Dans les années 1950, c’est le projet d’une tour inclinée qui voit le jour. Le maire Jean Drapeau espère l’installer dans le Vieux-Port, près de l’endroit où sont déchargés les navires. On pense même utiliser le contrepoids de la tour pour faciliter le déchargement, précise Jean-François Nadeau. Encore une fois, le projet ne se concrétisera pas.
Une tour pour le stade olympique
Il faut attendre les années 1970, et l’annonce des Jeux olympiques à Montréal, pour que le projet de tour si cher à Montréal puisse aller de l’avant. L’architecte français Roger Taillibert conçoit alors une tour inclinée, destinée à accueillir des salles multifonctionnelles vouées au sport.
« Il y a des problèmes structuraux assez importants qui vont empêcher que ça soit terminé pour 1976, pas juste des problèmes d’organisation technique comme on le pense », signale Jean-François Nadeau.

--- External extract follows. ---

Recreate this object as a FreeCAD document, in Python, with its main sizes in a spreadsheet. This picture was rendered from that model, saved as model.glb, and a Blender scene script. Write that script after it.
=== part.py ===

La tour du stade olympique sera finalement terminée dans le milieu des années 1980. Au lieu d'installations sportives, elle accueille en ce moment les bureaux du Mouvement Desjardins.
Si la structure a gardé son aspect incliné, les plans de Roger Taillibert ont été beaucoup modifiés, mentionne l’historien : « On a changé la courbure de la tour. Taillibert avait prévu que la lumière allait entrer par le dessus pour ne pas aveugler les sportifs, mais on en a finalement fait des bureaux. Avec du béton, on peut faire des courbures plus facilement qu’avec des fenêtres. Il a fallu tout réajuster ça. »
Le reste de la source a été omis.